Flora surveys to date have recorded the existence of a great variety of orchids and lianas. Among the most representative trees are the gutter, anime, tangare, mahogany, cuangare, and several palms like pambil and tagua. Recent inventories have revealed the existence of three tree species new to science, one of which belong to a new genus named Ecuadendron, meaning “Ecuadorian tree”. In the dry forests there are several types of trees, including fernan sanchez, lingum vitae, tillo, hobo bush, yellow, pinion and muyu, and in the more arid areas you'll cactus, ceibos, and brusera graveolens.

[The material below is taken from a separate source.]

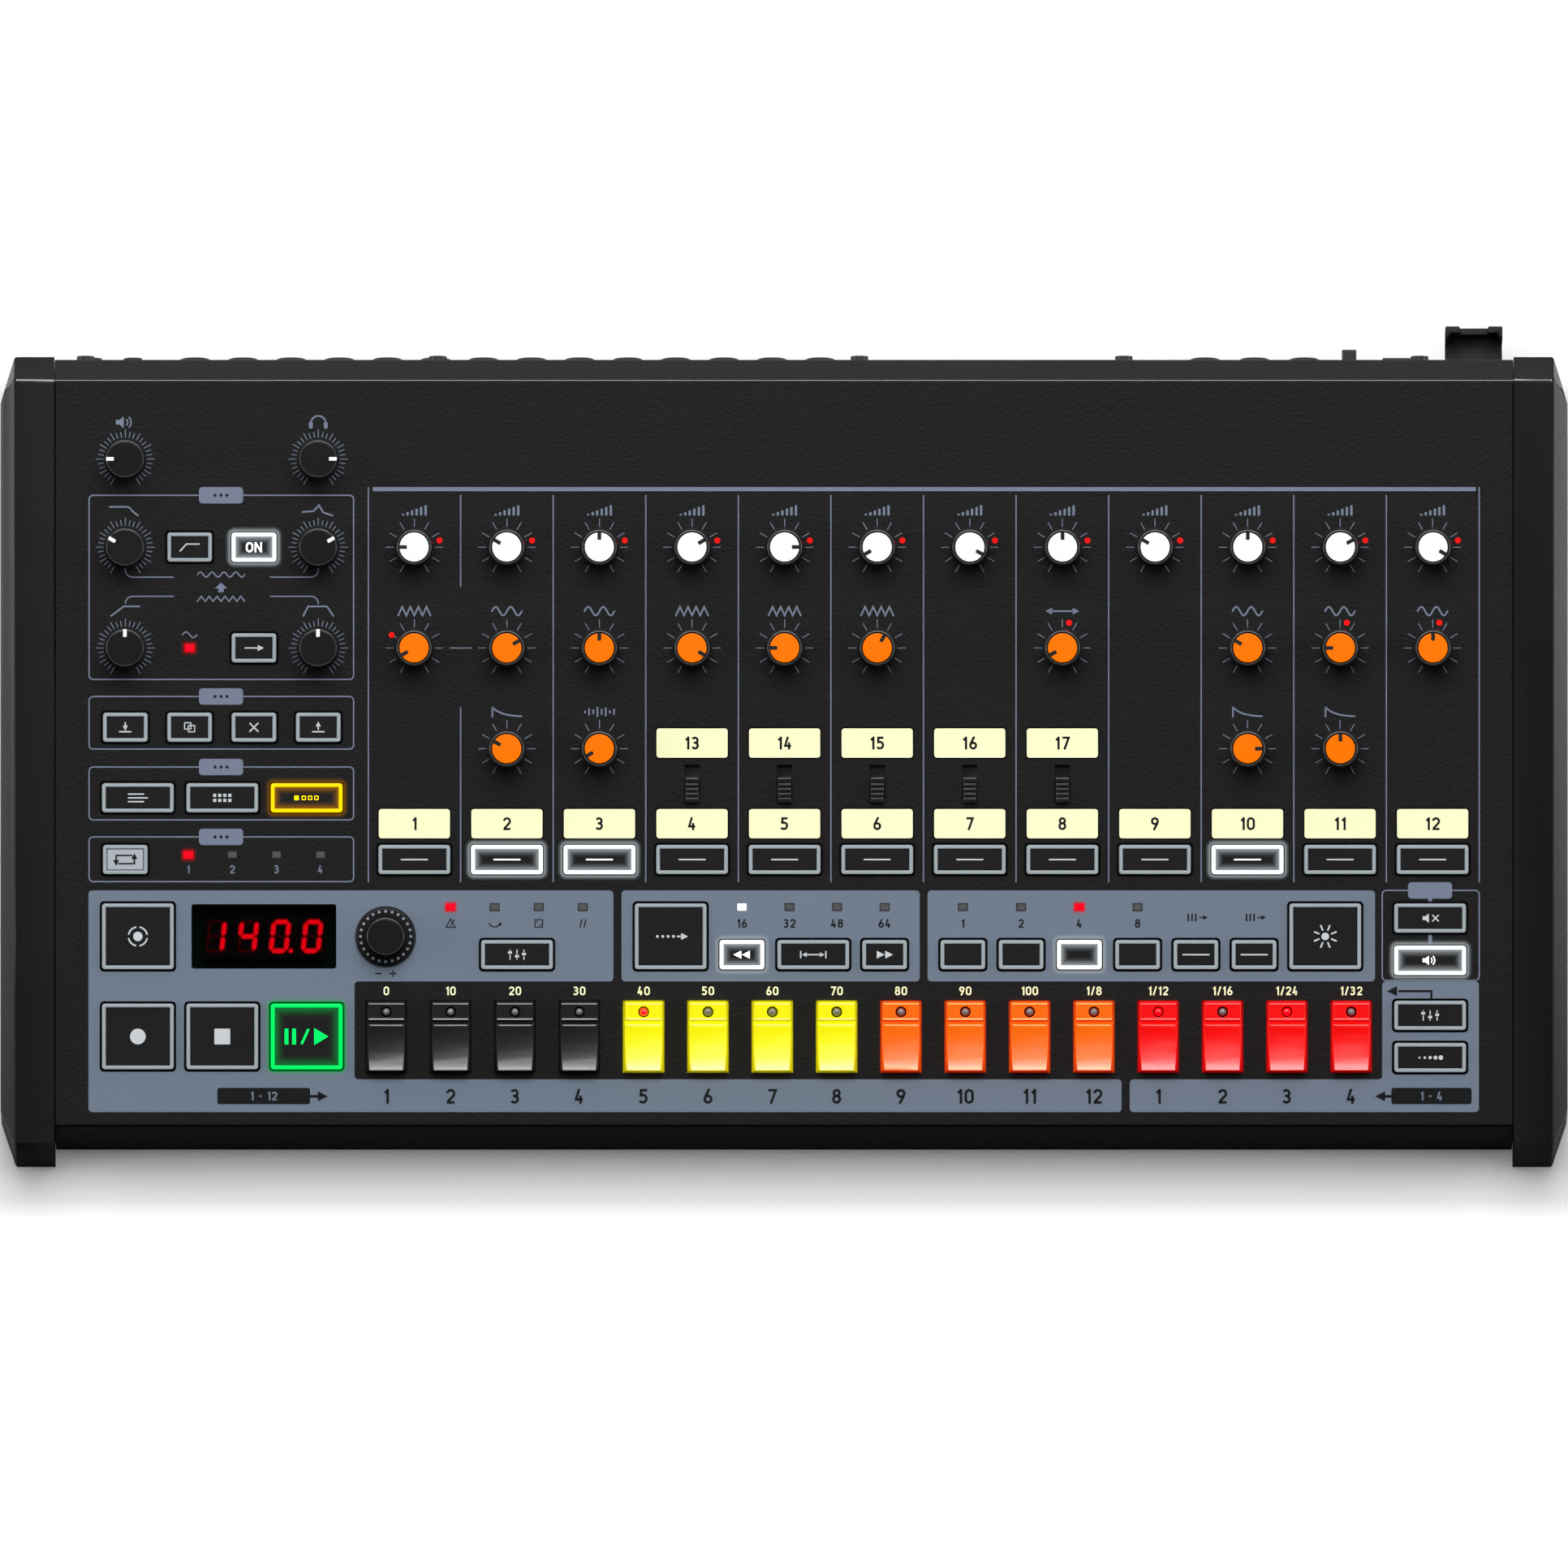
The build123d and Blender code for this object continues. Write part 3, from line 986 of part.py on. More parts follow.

By way of mammals there are several species of monkeys: capuchin, howler, brown-headed spider monkey; the latter is considered seriously endangered. You may also find ocelots, guanfandos or water dogs, matte heads, cusumbos, and perhaps even a jaguar. In the rivers you can find otters, crab-eating raccoons and scrubber bears.Birds include the hermit hummingbird (very typical of this area), Choco’s tucans, dark cheeked woodpeckers, brown woodpeckers, paleton tucan or “dios-te-de” (“may god give you”, named so because of the sound it emits), crested guans, and the great curassow, also very rare. Due to the diverse microhabitats found along the altitudinal range of the reserve, there is a great diversity of amphibian speciessuch as the striking monkey frog, the nursing frog, and the devil kiki frog. You might also see boa constrictors, several species of false coral, white or spectacled caiman, the snapping turtle, and the lots of striking iguanas.
Rain and dry forests
The most important resource of this reserve is the tropical rainforest of the Choco area and the tropical dry forest found further south, in the province of Manabi.
Covers an area of 21 hectares. During the winter season, an expanse of lagoon is flooded, forming a great wetland that is ideal for aquatic bird watching.